Stored items:
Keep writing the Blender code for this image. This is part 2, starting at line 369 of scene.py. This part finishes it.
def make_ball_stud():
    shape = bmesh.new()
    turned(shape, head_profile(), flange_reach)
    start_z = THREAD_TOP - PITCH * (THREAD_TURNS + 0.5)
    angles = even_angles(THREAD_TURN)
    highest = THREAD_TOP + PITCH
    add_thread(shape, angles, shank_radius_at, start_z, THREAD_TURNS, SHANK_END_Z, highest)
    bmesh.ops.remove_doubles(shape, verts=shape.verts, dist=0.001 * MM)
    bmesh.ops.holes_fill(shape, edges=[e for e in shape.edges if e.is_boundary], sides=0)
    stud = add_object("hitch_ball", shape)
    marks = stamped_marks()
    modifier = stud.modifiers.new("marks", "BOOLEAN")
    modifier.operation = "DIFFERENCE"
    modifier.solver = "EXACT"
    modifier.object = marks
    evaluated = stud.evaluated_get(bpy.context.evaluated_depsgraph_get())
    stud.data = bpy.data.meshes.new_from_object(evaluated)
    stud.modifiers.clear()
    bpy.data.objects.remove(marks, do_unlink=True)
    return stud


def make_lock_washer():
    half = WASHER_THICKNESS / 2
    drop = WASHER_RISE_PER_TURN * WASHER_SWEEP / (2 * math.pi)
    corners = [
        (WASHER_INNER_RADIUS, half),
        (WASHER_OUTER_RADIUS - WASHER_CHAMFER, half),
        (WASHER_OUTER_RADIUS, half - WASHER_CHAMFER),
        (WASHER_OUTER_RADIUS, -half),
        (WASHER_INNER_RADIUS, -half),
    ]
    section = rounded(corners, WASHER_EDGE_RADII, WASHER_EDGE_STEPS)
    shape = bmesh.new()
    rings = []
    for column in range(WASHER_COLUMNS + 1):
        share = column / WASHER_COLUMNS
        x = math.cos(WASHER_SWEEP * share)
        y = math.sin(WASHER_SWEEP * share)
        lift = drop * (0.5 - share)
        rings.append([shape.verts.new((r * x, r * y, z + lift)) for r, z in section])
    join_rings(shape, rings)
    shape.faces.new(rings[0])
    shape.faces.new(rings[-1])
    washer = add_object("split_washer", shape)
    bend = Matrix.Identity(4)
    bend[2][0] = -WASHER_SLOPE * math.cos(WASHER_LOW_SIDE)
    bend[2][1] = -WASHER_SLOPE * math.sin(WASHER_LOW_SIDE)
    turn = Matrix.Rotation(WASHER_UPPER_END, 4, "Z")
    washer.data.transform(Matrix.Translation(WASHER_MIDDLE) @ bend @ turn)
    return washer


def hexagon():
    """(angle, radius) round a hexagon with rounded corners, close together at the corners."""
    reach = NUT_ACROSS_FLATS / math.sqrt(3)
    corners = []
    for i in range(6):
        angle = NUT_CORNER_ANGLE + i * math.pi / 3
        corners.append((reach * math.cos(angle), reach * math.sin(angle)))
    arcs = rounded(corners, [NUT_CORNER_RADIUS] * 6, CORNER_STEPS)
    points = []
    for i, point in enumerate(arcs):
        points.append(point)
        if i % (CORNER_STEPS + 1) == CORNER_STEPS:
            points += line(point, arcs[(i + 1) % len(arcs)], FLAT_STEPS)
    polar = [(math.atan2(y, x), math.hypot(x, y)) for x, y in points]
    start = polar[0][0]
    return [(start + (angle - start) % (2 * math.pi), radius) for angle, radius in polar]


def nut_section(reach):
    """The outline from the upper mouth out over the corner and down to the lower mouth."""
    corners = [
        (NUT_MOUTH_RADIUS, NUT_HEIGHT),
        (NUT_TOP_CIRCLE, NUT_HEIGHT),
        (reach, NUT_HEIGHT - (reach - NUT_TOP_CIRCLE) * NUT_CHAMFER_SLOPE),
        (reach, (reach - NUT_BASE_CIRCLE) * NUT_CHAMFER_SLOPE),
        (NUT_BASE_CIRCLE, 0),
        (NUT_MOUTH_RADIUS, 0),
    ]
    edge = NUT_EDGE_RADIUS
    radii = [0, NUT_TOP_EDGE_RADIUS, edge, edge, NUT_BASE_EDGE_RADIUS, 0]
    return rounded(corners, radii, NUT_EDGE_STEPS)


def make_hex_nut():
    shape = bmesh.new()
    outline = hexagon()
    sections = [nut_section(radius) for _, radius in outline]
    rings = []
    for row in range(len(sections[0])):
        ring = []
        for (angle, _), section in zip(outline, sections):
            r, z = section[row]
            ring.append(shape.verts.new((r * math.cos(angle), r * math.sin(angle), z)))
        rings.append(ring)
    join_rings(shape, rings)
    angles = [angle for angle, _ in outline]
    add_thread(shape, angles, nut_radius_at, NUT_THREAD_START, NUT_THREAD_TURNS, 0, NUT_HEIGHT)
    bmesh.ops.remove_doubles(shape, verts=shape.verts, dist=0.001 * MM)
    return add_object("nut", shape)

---

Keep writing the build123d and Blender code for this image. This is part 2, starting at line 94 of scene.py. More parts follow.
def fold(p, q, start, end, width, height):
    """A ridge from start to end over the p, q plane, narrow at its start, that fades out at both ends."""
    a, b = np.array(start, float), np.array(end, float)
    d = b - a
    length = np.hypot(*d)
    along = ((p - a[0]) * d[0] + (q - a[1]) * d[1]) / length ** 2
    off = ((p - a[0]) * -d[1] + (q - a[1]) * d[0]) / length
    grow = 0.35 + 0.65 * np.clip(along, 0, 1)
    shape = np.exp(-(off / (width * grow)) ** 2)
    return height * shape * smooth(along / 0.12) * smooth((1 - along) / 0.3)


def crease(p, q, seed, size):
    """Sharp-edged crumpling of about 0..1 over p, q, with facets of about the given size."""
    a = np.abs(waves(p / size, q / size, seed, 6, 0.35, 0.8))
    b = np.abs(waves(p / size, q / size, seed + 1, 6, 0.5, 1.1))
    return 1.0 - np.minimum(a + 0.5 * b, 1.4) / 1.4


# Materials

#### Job
In the data above, find the line that contains "Keep writing the build123d" and the line that contains "# Materials". Repeat exactly those lines and every line between them, and only those.

#### Reply to the task
Keep writing the build123d and Blender code for this image. This is part 2, starting at line 94 of scene.py. More parts follow.
def fold(p, q, start, end, width, height):
    """A ridge from start to end over the p, q plane, narrow at its start, that fades out at both ends."""
    a, b = np.array(start, float), np.array(end, float)
    d = b - a
    length = np.hypot(*d)
    along = ((p - a[0]) * d[0] + (q - a[1]) * d[1]) / length ** 2
    off = ((p - a[0]) * -d[1] + (q - a[1]) * d[0]) / length
    grow = 0.35 + 0.65 * np.clip(along, 0, 1)
    shape = np.exp(-(off / (width * grow)) ** 2)
    return height * shape * smooth(along / 0.12) * smooth((1 - along) / 0.3)


def crease(p, q, seed, size):
    """Sharp-edged crumpling of about 0..1 over p, q, with facets of about the given size."""
    a = np.abs(waves(p / size, q / size, seed, 6, 0.35, 0.8))
    b = np.abs(waves(p / size, q / size, seed + 1, 6, 0.5, 1.1))
    return 1.0 - np.minimum(a + 0.5 * b, 1.4) / 1.4


# Materials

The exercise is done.